His daughter turns out to be daddy’s little girl after all, just not in the way Fujishima originally thought. She may be beautiful and clever, but never kind and her attentions are always part of some grander plan. Like the femme fatales of old and despite her young age, Kanako knows how to get what she wants but what she wants is to cause other people pain. She too lives in a dream, or perhaps a nightmare, as she says at one point falling like Alice in Wonderland through a seemingly endless black hole. There aren’t any ‘decent’ people in this world, everyone is fighting to maintain some kind of delusional self-image that will allow them to believe in their own goodness - often through projected images of an idealised family.
Coupled with this intensely dark world, the film wears its influences on its sleeve, including ‘60s quirky cool action films (as evidenced by its psychedelic title sequence) and 50s Noir B-movies with their down-at-heel anti-heroes who are often lost in worlds far darker than their imaginings. It’s also true that the film is extraordinarily violent in ways you don’t generally see in modern times, but that doesn’t mean that Nakashima’s gift for intensely beautiful set pieces is entirely absent. The teenager’s world is full of extreme bubblegum pop and purikura garishness coupled with introspective retro tunes and animated sequences which contrast heavily with the adults' universe of bespoke kitchens and ordered realities.

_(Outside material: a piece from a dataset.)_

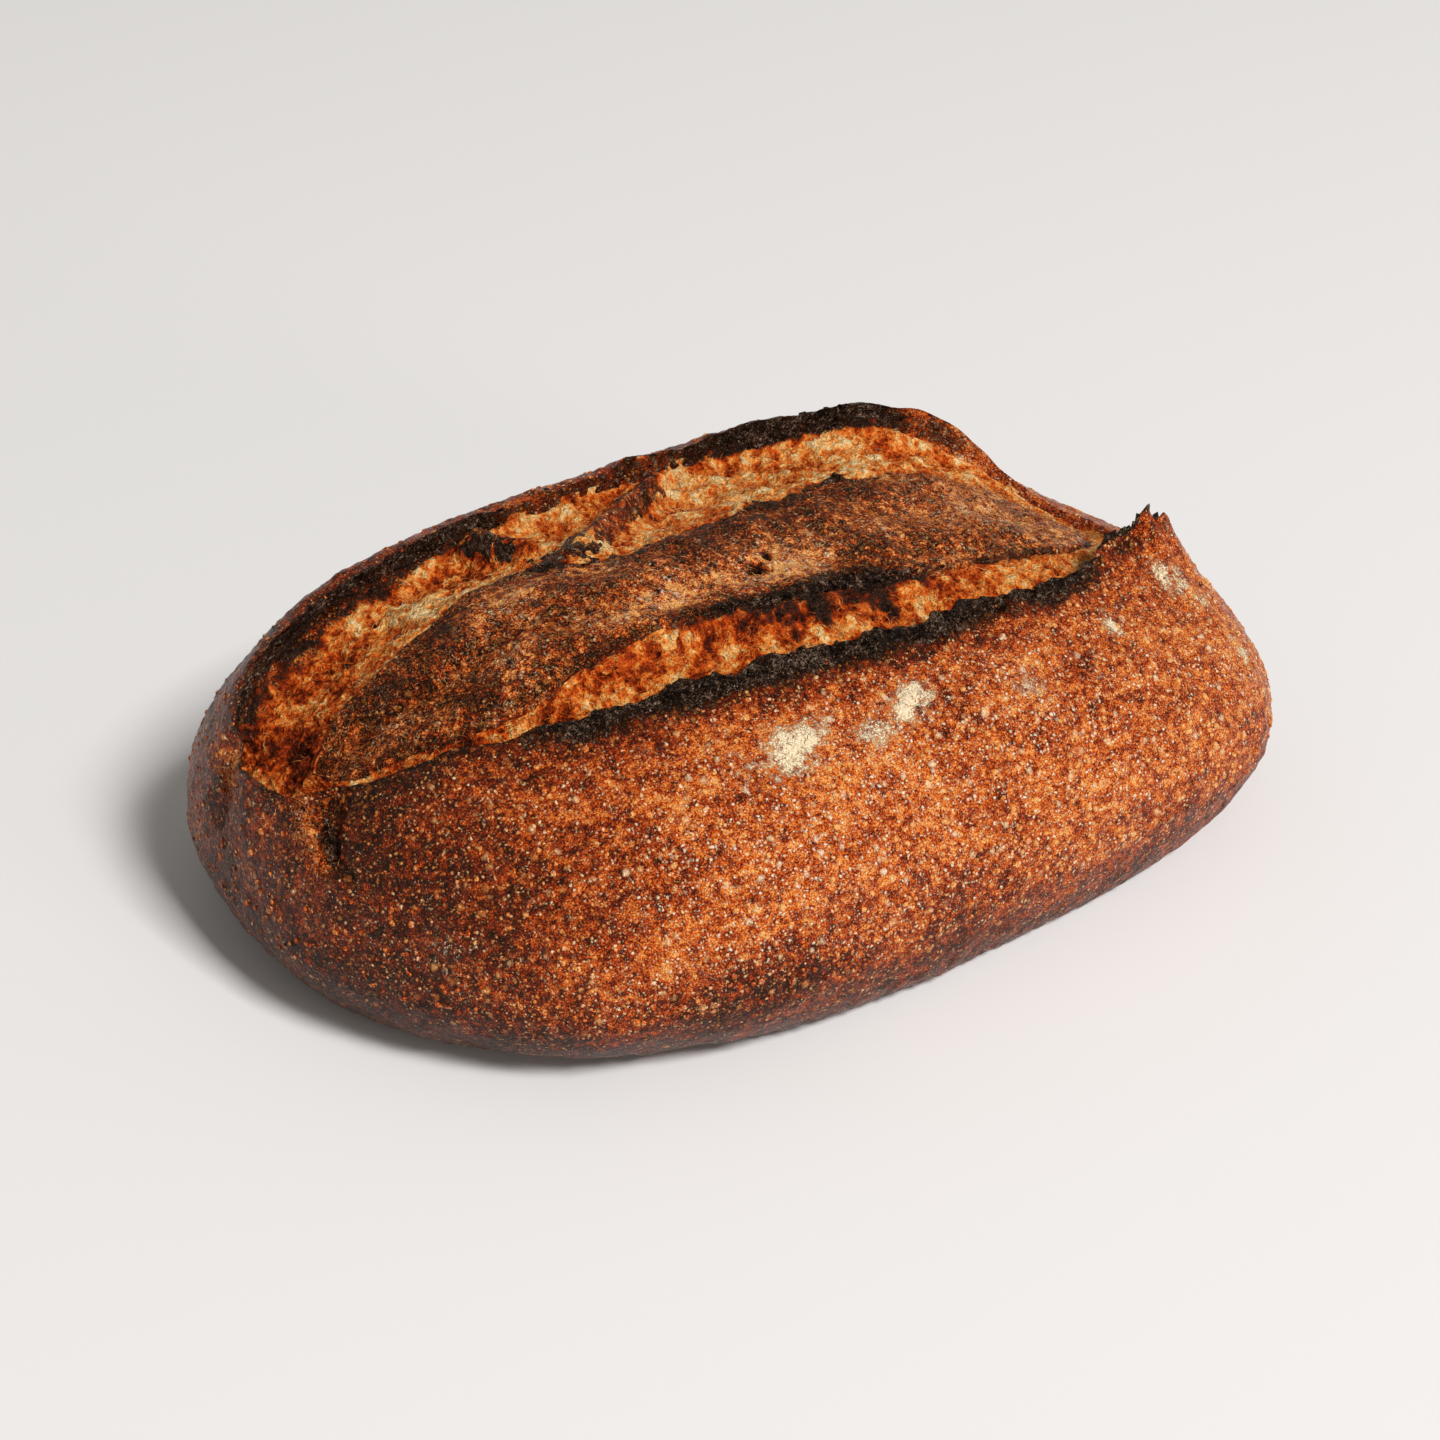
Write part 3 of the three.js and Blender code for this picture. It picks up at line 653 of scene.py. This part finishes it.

Ironically, Fujishima turns out to be quite a good detective, though the clues don’t lead him to the answers he really wanted to find. Where they do lead him is ever onward down a dark and dingy rabbit hole with no end in sight. It’s a gloriously bleak tale, but told with an ironic, detached eye that seems to be finding all of this cosmic lack of clarity ever so slightly amusing. The World of Kanako almost redefines the word "extreme", but it does it with so much style that even the most jaded of viewers can’t help raising a wry, if slightly depressed, smile.
The World of Kanako was screened at the 2014 London Film Festival and will receive a further UK release from Third Window Films at a later date.